Developers think in systems.

Inputs.
Outputs.
Dependencies.
Failure points.

Money in the real world works the same way, but most personal finance tools do not treat it like a system. They treat it like a ledger.

Expenses go in one column.
Income goes in another.
A graph shows whether things are going up or down.

But that still leaves a big question unanswered.

What actually makes a financial system stable?

While working on the ideas behind Sturdyfin, we started thinking about personal finance the same way developers think about infrastructure. Not as a list of transactions, but as a system with stress points and resilience layers.

A few signals quickly stand out when you look at it this way.

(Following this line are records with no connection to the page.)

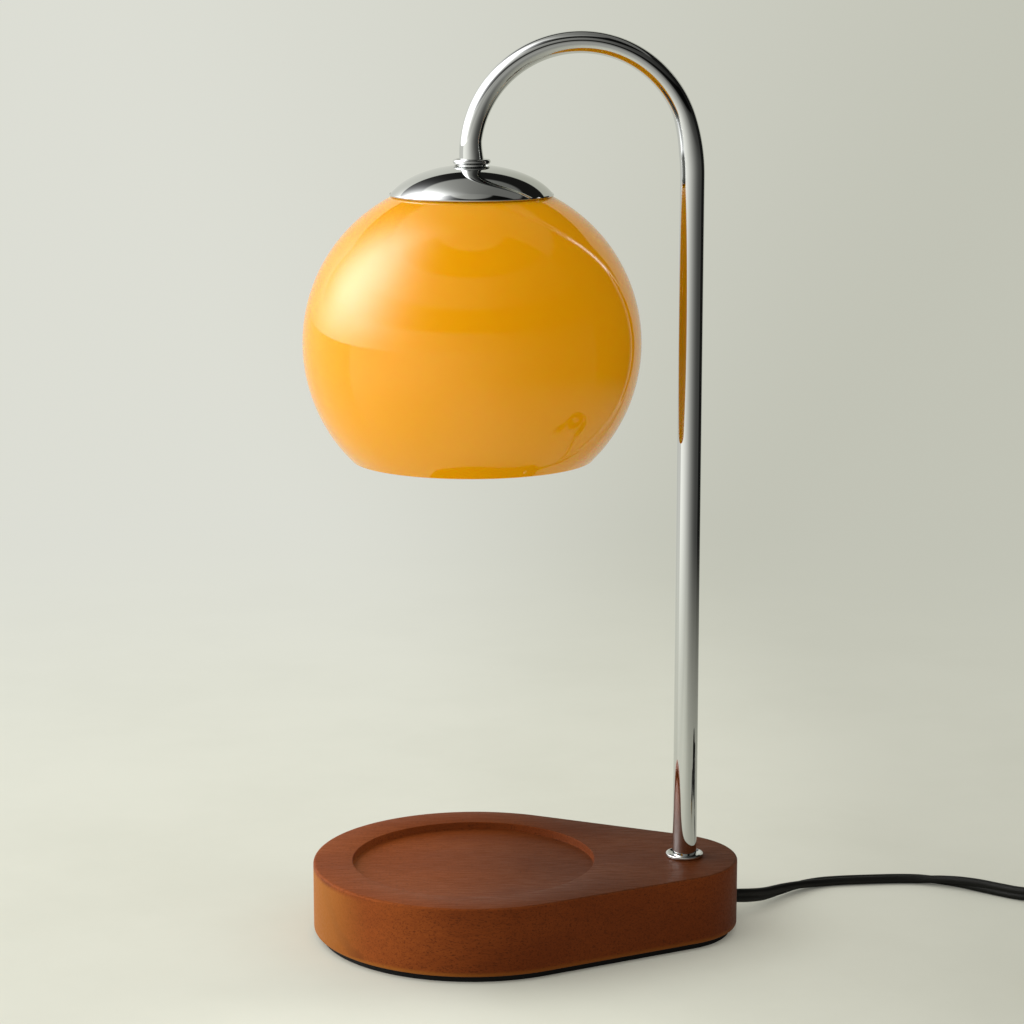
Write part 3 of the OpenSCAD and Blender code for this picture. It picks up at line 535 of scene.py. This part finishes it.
# ---------------------------------------------------------------- Foam pad
# Black foam cut to the base's outline and glued under the wood, set back from its edge.
# Like every plain finish here it has a faint unevenness, which shifts the roughness and
# lifts or sinks the surface by a hair, at the scale that suits the stuff it is on.
uneven, takes, gives = group("fine_unevenness",
    [("Across", "NodeSocketFloat", 900.0), ("Along", "NodeSocketFloat", 900.0),
        ("Roughness", "NodeSocketFloat", 0.4), ("Spread", "NodeSocketFloat", 0.1)],
    [("Roughness", "NodeSocketFloat"), ("Height", "NodeSocketFloat"), ("Patches", "NodeSocketFloat")])
where = new_node(uneven, "ShaderNodeTexCoord").outputs["Object"]
stretch = new_node(uneven, "ShaderNodeCombineXYZ")
for i, socket in enumerate(("Along", "Across", "Across")):
    feed(uneven, stretch.inputs[i], takes[socket])
scaled = new_node(uneven, "ShaderNodeVectorMath", operation="MULTIPLY")
feed(uneven, scaled.inputs[0], where)
feed(uneven, scaled.inputs[1], stretch.outputs[0])
grit = noise(uneven, scaled.outputs[0], 1.0, 5.0, 0.6)
patches = noise(uneven, where, 45.0, 3.0)
shift = reckon(uneven, "SUBTRACT", reckon(uneven, "MULTIPLY_ADD", grit, 0.5,
    reckon(uneven, "MULTIPLY", patches, 0.5)), 0.5)
feed(uneven, gives["Roughness"], reckon(uneven, "MULTIPLY_ADD", shift, takes["Spread"], takes["Roughness"]))
feed(uneven, gives["Height"], grit)
feed(uneven, gives["Patches"], patches)


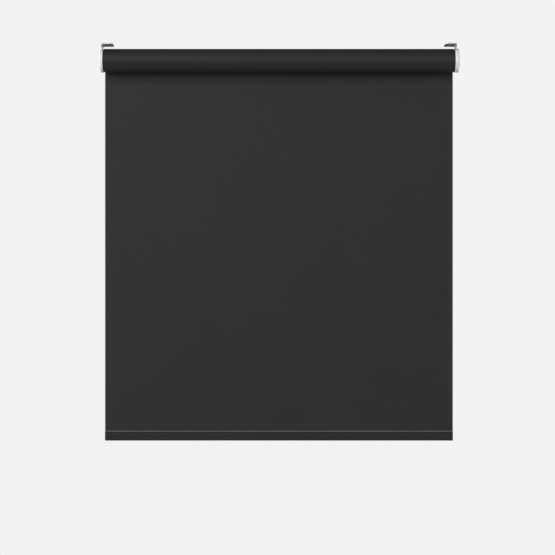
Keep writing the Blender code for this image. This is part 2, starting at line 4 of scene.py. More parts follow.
import bmesh
import bpy
import numpy as np
from mathutils import Matrix, Vector


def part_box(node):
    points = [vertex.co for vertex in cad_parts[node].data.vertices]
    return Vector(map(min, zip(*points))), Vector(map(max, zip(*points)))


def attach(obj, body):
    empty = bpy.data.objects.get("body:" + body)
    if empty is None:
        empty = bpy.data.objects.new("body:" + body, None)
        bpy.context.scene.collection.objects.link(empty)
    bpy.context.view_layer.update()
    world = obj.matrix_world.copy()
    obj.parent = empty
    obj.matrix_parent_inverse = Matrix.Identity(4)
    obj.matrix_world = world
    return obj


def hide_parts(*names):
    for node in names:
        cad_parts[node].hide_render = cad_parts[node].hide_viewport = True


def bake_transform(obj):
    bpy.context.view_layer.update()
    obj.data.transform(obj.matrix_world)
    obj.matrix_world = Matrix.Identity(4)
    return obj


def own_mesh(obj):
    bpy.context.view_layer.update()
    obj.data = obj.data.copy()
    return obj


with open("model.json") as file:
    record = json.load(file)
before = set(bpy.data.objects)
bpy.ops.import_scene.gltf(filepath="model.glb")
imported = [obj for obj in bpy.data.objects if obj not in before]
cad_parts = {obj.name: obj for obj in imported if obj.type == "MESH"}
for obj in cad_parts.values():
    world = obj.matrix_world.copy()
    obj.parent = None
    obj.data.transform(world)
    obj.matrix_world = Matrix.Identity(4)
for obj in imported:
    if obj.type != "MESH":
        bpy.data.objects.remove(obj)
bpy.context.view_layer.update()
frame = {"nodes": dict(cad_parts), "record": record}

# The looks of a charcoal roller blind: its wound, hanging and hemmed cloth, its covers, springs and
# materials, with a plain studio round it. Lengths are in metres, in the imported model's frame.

MM = 0.001

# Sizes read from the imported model
ROLL_LOW, ROLL_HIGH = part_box("fabric_roll")
DROP_LOW, DROP_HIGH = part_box("fabric_drop")
HEM_LOW, HEM_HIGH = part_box("hem_pocket")
AXIS_Z = (ROLL_LOW.z + ROLL_HIGH.z) / 2
HALF_WIDTH = ROLL_HIGH.x
CLOTH = DROP_HIGH.y - DROP_LOW.y
CLOTH_Y = (DROP_LOW.y + DROP_HIGH.y) / 2

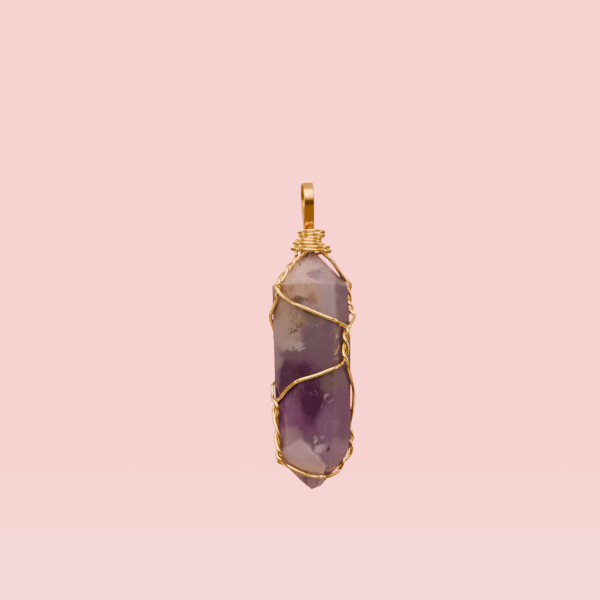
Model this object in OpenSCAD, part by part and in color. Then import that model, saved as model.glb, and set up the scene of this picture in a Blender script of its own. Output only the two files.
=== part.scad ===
// Double-ended crystal point, caged in two twisted wires and hung from a strap bail.
// Millimetres, Z up. The origin is the point inside the top of the bail that a chain bears on.
// Azimuths turn about the crystal's axis, from its front face (-Y) towards +X.

/* [Crystal] */
// Width over the left and right edges
crystal_width = 15.5; // [15:0.1:16]
// Distance of the front face from the crystal's axis
front_reach = 7.2; // [7:0.1:7.4]
// Distance of the back face from the crystal's axis
back_reach = 6.8; // [6.6:0.1:7]
// Height of the shoulder under the upper point
upper_shoulder = -20.3; // [-20.6:0.1:-20]
// Height of the shoulder over the lower point
lower_shoulder = -51.2; // [-51.5:0.1:-50.9]

/* [Wire] */
// Diameter of the cage wires
wire_d = 0.72; // [0.6:0.02:0.72]
// Diameter of the binding wires round the collar
binding_d = 0.62; // [0.5:0.02:0.62]
// Clearance between neighbouring pieces
gap = 0.06; // [0.04:0.01:0.06]
// Sides of a cage wire's section
wire_sides = 8; // [6:1:8]
// Sides of a binding wire's section
binding_sides = 8; // [6:1:8]

/* [Bail] */
// Radius of the strap's inner face at the top of the loop
bail_inner_r = 2.85; // [2.85:0.05:3]
// Thickness of the strap
strap_t = 0.7; // [0.6:0.05:0.7]
// Width of the strap round the loop
strap_w = 2.1; // [2:0.05:2.2]
// Width of the strap's legs in the collar
leg_w = 1.95; // [1.9:0.05:2]

/* [Hidden] */
$fn = 64;
// Side of the blocks that cut the crystal's faces
big = 80;

// The crystal's axis and the collar's axis stand a little to the right of the bail.
crystal_x = 0.6;
collar_x = 0.5;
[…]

One is financial load. In software terms, this is similar to resource pressure. If too much of your income is already committed to obligations, the system becomes fragile. A simple ratio can expose this quickly.

Another signal is system recovery. In engineering, systems need redundancy and buffers to survive failures. Financial life needs the same concept. Without a buffer, even a small disruption becomes a cascading problem.

Thinking about finance as a system changed the way I looked at financial tools.

Most apps answer the question, "What happened to your money?"

Very few answer the more useful question.

"What would happen if something breaks?"

That question is what pushed the thinking behind Sturdyfin. The goal is not just to show numbers but to interpret the structure behind them.

Because when you look at personal finance like a system, stability is not about income alone.

It is about how well the system survives pressure.